[TASK STATEMENT]:
Render the following material again verbatim, leaving nothing out.

[DATA EXTRACT]:
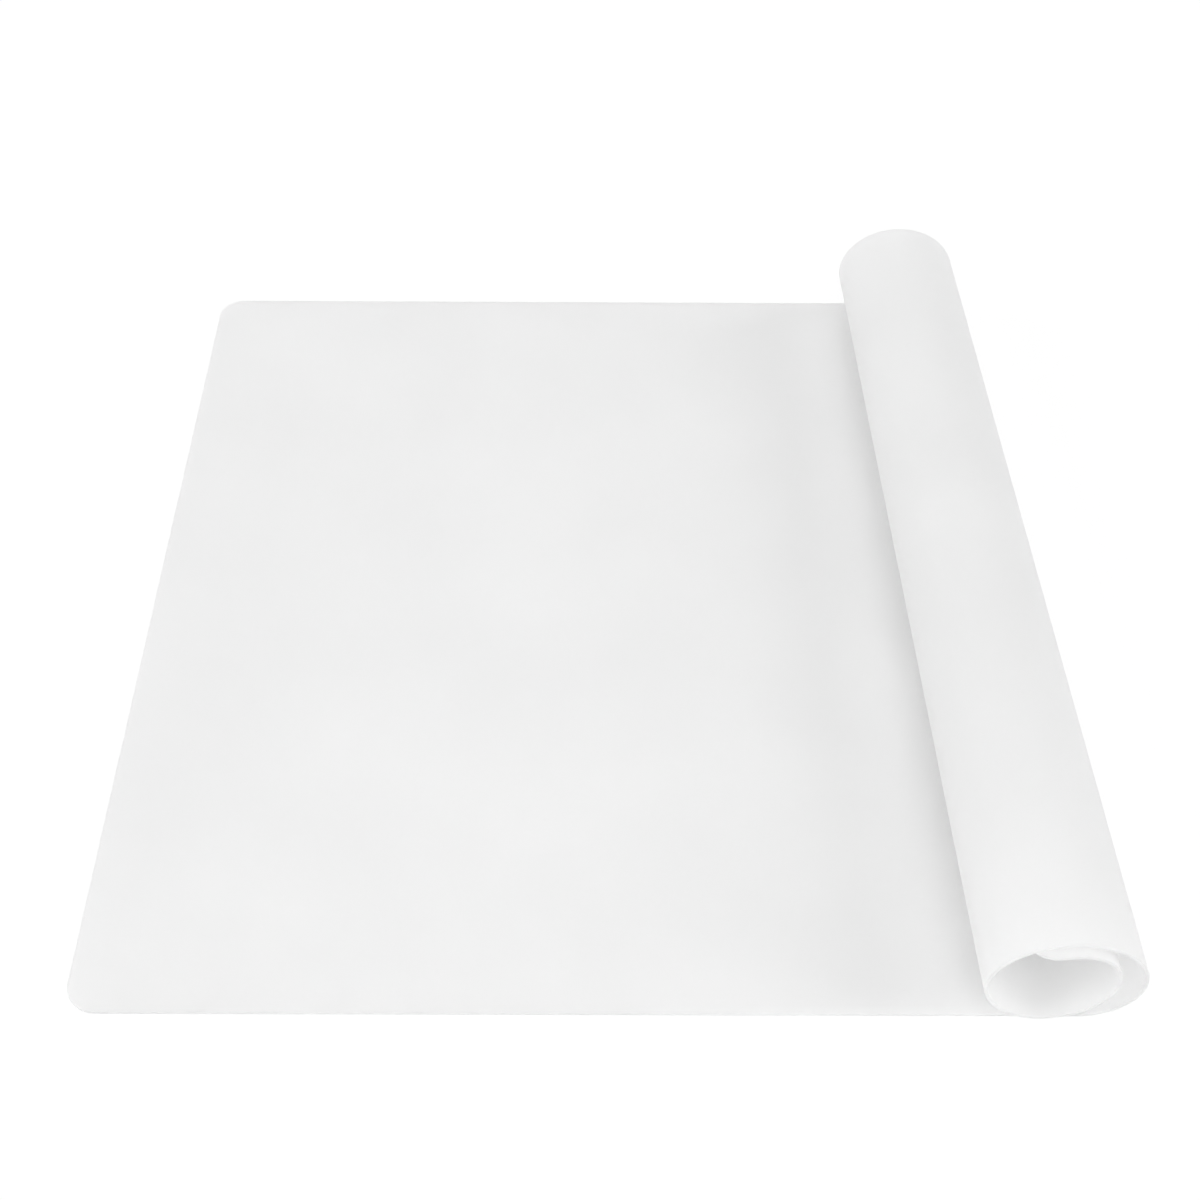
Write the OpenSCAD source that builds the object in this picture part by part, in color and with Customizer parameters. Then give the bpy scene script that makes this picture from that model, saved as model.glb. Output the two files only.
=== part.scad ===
// Silicone counter mat, one moulded sheet lying flat with its right end rolled up.
// The sheet bends, so the rolled end is cut along its bending lines into narrow
// strips. Each strip hinges on the one before it along the sheet's underside.
// Origin: middle of the flat part, on the surface that the mat rests on.
// X runs from the plain end to the roll, Y along the roll, Z is up.

/* [Sheet] */
// Whole length of the mat, laid flat, along its middle
mat_l = 640; // [560:5:720]
// Width of the mat, along the roll
mat_w = 450; // [360:5:540]
// Thickness of the silicone
mat_t = 1.5; // [1:0.1:2.4]
// Radius of the four corners
corner_r = 13; // [6:0.5:24]

/* [Roll] */
// Bend radius of the underside in an average stretch of the roll
roll_r = 26; // [20:0.5:32]
// Air between the second turn and the flat part under it
layer_gap = 0.5; // [0.4:0.1:1.5]
// Angle between the roll's axis and the mat's short edge, in degrees
roll_skew = 0.7; // [0:0.1:1.5]
// Length of the last strip, up to the free edge, along the middle
free_edge_l = 13.4; // [11:0.1:16]

/* [Hidden] */
// Turn of the sheet within one strip, in degrees, and how many strips the roll has
strip_turn = 15;
strip_count = 38;

// Places along the roll where its bend changes, as the sheet's heading in degrees:
// 0 runs right along the counter, 90 up the right side, 180 back over the top,
// 270 down the left side. Past 360 it is the inner turn, which ends at the free edge.
bend_headings = [0, 60, 165, 265, 345, 435, 515, 570];
// Bend radius at each of those places, as a share of roll_r
bend_shares = [0.94, 0.80, 1.34, 0.86, 1.00, 0.93, 0.64, 1.50];

// Slit between two strips, so that they never rub
slit = 0.02;
// Overrun of a cutting shape past what it cuts
cut_over = 2;

// Bend radius of the table at a heading, eased between its places
function eased(u) = (1 - cos(180 * u)) / 2;
function stop_before(h, i = 0) =
    i >= len(bend_headings) - 2 || h <= bend_headings[i + 1] ? i : stop_before(h, i + 1);
function share_between(h, i) =
    bend_shares[i] + (bend_shares[i + 1] - bend_shares[i])
    * eased((h - bend_headings[i]) / (bend_headings[i + 1] - bend_headings[i]));
function table_r(h) = roll_r * share_between(h, stop_before(h));

// Sum of a list from its start up to item n
function sum_to(list, n) = n <= 0 ? 0 : list[n - 1] + sum_to(list, n - 1);

// Heading at the middle of each strip, and the chord of its arc for a radius of 1
mid_heading = [for (i = [0 : strip_count - 1]) (i + 0.5) * strip_turn];
unit_chord = 2 * sin(strip_turn / 2);

// The first full turn climbs by turn_climb with the table's radii alone. A part
// that follows the sine of the heading lifts it to just above the flat part.
turn_strips = round(360 / strip_turn);
climbs = [for (i = [0 : turn_strips - 1]) table_r(mid_heading[i]) * unit_chord * sin(mid_heading[i])];
turn_climb = sum_to(climbs, turn_strips);
lift_r = (mat_t + layer_gap - turn_climb) / (turn_strips * unit_chord / 2);
strip_r = [for (h = mid_heading) table_r(h) + lift_r * sin(h)];

// Arc length of each strip on the underside, and the length where each one starts
strip_l = [for (r = strip_r) r * strip_turn * PI / 180];
start_l = [for (i = [0 : strip_count]) sum_to(strip_l, i)];

// Places of the hinge lines, in the upright plane across the roll, from the first one
steps_x = [for (i = [0 : strip_count - 1]) strip_r[i] * unit_chord * cos(mid_heading[i])];
steps_z = [for (i = [0 : strip_count - 1]) strip_r[i] * unit_chord * sin(mid_heading[i])];
hinge_x = [for (i = [0 : strip_count - 1]) sum_to(steps_x, i)];
hinge_z = [for (i = [0 : strip_count - 1]) sum_to(steps_z, i)];

// Length that is rolled up, and the flat length that is left, both along the middle
rolled_l = start_l[strip_count - 1] + free_edge_l;
flat_l = mat_l - rolled_l / cos(roll_skew);
// The last strip is made long enough for the free edge to cut it everywhere
skew_reach = mat_w / 2 * sin(roll_skew) + cut_over;
last_turn = (free_edge_l + skew_reach) / strip_r[strip_count - 1] * 180 / PI;

function strip_name(i) = str("roll_strip_", i < 10 ? "0" : "", i);

silicone = [0.93, 0.93, 0.93];

// Outline of the whole mat laid flat, seen from above
module mat_outline() {
    translate([-flat_l / 2 + corner_r, -mat_w / 2])
        square([mat_l - 2 * corner_r, mat_w]);
    translate([-flat_l / 2, -mat_w / 2 + corner_r])
        square([mat_l, mat_w - 2 * corner_r]);
    for (x = [-flat_l / 2 + corner_r, mat_l - flat_l / 2 - corner_r])
        for (y = [-mat_w / 2 + corner_r, mat_w / 2 - corner_r])
            translate([x, y]) circle(corner_r, $fn = 96);
}

// The frame of the roll: its origin is the first hinge line, on the mat's middle
module at_roll() {
    translate([flat_l / 2, 0, 0]) rotate([0, 0, roll_skew]) children();
}

// The flat part, up to the first hinge line
module flat_sheet() {
    color(silicone)
        intersection() {
            linear_extrude(mat_t) mat_outline();
            at_roll()
                translate([-2 * mat_l - slit / 2, -mat_w, -cut_over])
                    cube([2 * mat_l, 2 * mat_w, mat_t + 2 * cut_over]);
        }
}

// Strip i of the roll, from 0: an arc of the sheet, trimmed to the mat's outline
module roll_strip(i) {
    turn = i == strip_count - 1 ? last_turn : strip_turn;
    color(silicone)
        at_roll()
            translate([hinge_x[i], 0, hinge_z[i]])
                rotate([0, -i * strip_turn, 0])
                    intersection() {
                        strip_arc(strip_r[i], turn);
                        strip_trim(strip_r[i], turn, start_l[i]);
                    }
}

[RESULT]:
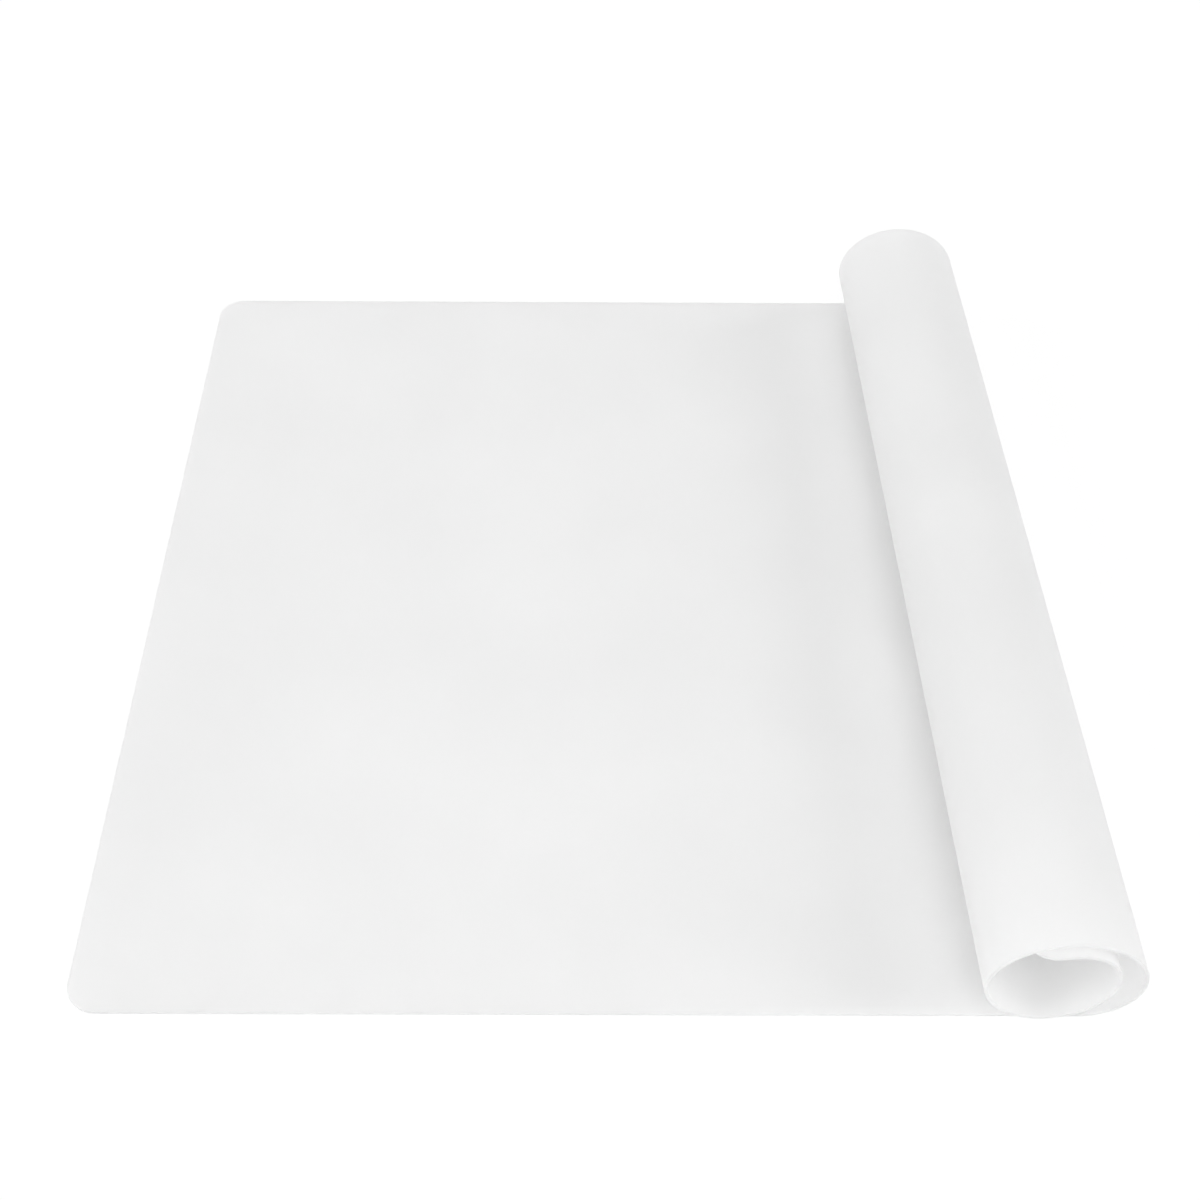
Write the OpenSCAD source that builds the object in this picture part by part, in color and with Customizer parameters. Then give the bpy scene script that makes this picture from that model, saved as model.glb. Output the two files only.
=== part.scad ===
// Silicone counter mat, one moulded sheet lying flat with its right end rolled up.
// The sheet bends, so the rolled end is cut along its bending lines into narrow
// strips. Each strip hinges on the one before it along the sheet's underside.
// Origin: middle of the flat part, on the surface that the mat rests on.
// X runs from the plain end to the roll, Y along the roll, Z is up.

/* [Sheet] */
// Whole length of the mat, laid flat, along its middle
mat_l = 640; // [560:5:720]
// Width of the mat, along the roll
mat_w = 450; // [360:5:540]
// Thickness of the silicone
mat_t = 1.5; // [1:0.1:2.4]
// Radius of the four corners
corner_r = 13; // [6:0.5:24]

/* [Roll] */
// Bend radius of the underside in an average stretch of the roll
roll_r = 26; // [20:0.5:32]
// Air between the second turn and the flat part under it
layer_gap = 0.5; // [0.4:0.1:1.5]
// Angle between the roll's axis and the mat's short edge, in degrees
roll_skew = 0.7; // [0:0.1:1.5]
// Length of the last strip, up to the free edge, along the middle
free_edge_l = 13.4; // [11:0.1:16]

/* [Hidden] */
// Turn of the sheet within one strip, in degrees, and how many strips the roll has
strip_turn = 15;
strip_count = 38;

// Places along the roll where its bend changes, as the sheet's heading in degrees:
// 0 runs right along the counter, 90 up the right side, 180 back over the top,
// 270 down the left side. Past 360 it is the inner turn, which ends at the free edge.
bend_headings = [0, 60, 165, 265, 345, 435, 515, 570];
// Bend radius at each of those places, as a share of roll_r
bend_shares = [0.94, 0.80, 1.34, 0.86, 1.00, 0.93, 0.64, 1.50];

// Slit between two strips, so that they never rub
slit = 0.02;
// Overrun of a cutting shape past what it cuts
cut_over = 2;

// Bend radius of the table at a heading, eased between its places
function eased(u) = (1 - cos(180 * u)) / 2;
function stop_before(h, i = 0) =
    i >= len(bend_headings) - 2 || h <= bend_headings[i + 1] ? i : stop_before(h, i + 1);
function share_between(h, i) =
    bend_shares[i] + (bend_shares[i + 1] - bend_shares[i])
    * eased((h - bend_headings[i]) / (bend_headings[i + 1] - bend_headings[i]));
function table_r(h) = roll_r * share_between(h, stop_before(h));

// Sum of a list from its start up to item n
function sum_to(list, n) = n <= 0 ? 0 : list[n - 1] + sum_to(list, n - 1);

// Heading at the middle of each strip, and the chord of its arc for a radius of 1
mid_heading = [for (i = [0 : strip_count - 1]) (i + 0.5) * strip_turn];
unit_chord = 2 * sin(strip_turn / 2);

// The first full turn climbs by turn_climb with the table's radii alone. A part
// that follows the sine of the heading lifts it to just above the flat part.
turn_strips = round(360 / strip_turn);
climbs = [for (i = [0 : turn_strips - 1]) table_r(mid_heading[i]) * unit_chord * sin(mid_heading[i])];
turn_climb = sum_to(climbs, turn_strips);
lift_r = (mat_t + layer_gap - turn_climb) / (turn_strips * unit_chord / 2);
strip_r = [for (h = mid_heading) table_r(h) + lift_r * sin(h)];

// Arc length of each strip on the underside, and the length where each one starts
strip_l = [for (r = strip_r) r * strip_turn * PI / 180];
start_l = [for (i = [0 : strip_count]) sum_to(strip_l, i)];

// Places of the hinge lines, in the upright plane across the roll, from the first one
steps_x = [for (i = [0 : strip_count - 1]) strip_r[i] * unit_chord * cos(mid_heading[i])];
steps_z = [for (i = [0 : strip_count - 1]) strip_r[i] * unit_chord * sin(mid_heading[i])];
hinge_x = [for (i = [0 : strip_count - 1]) sum_to(steps_x, i)];
hinge_z = [for (i = [0 : strip_count - 1]) sum_to(steps_z, i)];

// Length that is rolled up, and the flat length that is left, both along the middle
rolled_l = start_l[strip_count - 1] + free_edge_l;
flat_l = mat_l - rolled_l / cos(roll_skew);
// The last strip is made long enough for the free edge to cut it everywhere
skew_reach = mat_w / 2 * sin(roll_skew) + cut_over;
last_turn = (free_edge_l + skew_reach) / strip_r[strip_count - 1] * 180 / PI;

function strip_name(i) = str("roll_strip_", i < 10 ? "0" : "", i);

silicone = [0.93, 0.93, 0.93];

// Outline of the whole mat laid flat, seen from above
module mat_outline() {
    translate([-flat_l / 2 + corner_r, -mat_w / 2])
        square([mat_l - 2 * corner_r, mat_w]);
    translate([-flat_l / 2, -mat_w / 2 + corner_r])
        square([mat_l, mat_w - 2 * corner_r]);
    for (x = [-flat_l / 2 + corner_r, mat_l - flat_l / 2 - corner_r])
        for (y = [-mat_w / 2 + corner_r, mat_w / 2 - corner_r])
            translate([x, y]) circle(corner_r, $fn = 96);
}

// The frame of the roll: its origin is the first hinge line, on the mat's middle
module at_roll() {
    translate([flat_l / 2, 0, 0]) rotate([0, 0, roll_skew]) children();
}

// The flat part, up to the first hinge line
module flat_sheet() {
    color(silicone)
        intersection() {
            linear_extrude(mat_t) mat_outline();
            at_roll()
                translate([-2 * mat_l - slit / 2, -mat_w, -cut_over])
                    cube([2 * mat_l, 2 * mat_w, mat_t + 2 * cut_over]);
        }
}

// Strip i of the roll, from 0: an arc of the sheet, trimmed to the mat's outline
module roll_strip(i) {
    turn = i == strip_count - 1 ? last_turn : strip_turn;
    color(silicone)
        at_roll()
            translate([hinge_x[i], 0, hinge_z[i]])
                rotate([0, -i * strip_turn, 0])
                    intersection() {
                        strip_arc(strip_r[i], turn);
                        strip_trim(strip_r[i], turn, start_l[i]);
                    }
}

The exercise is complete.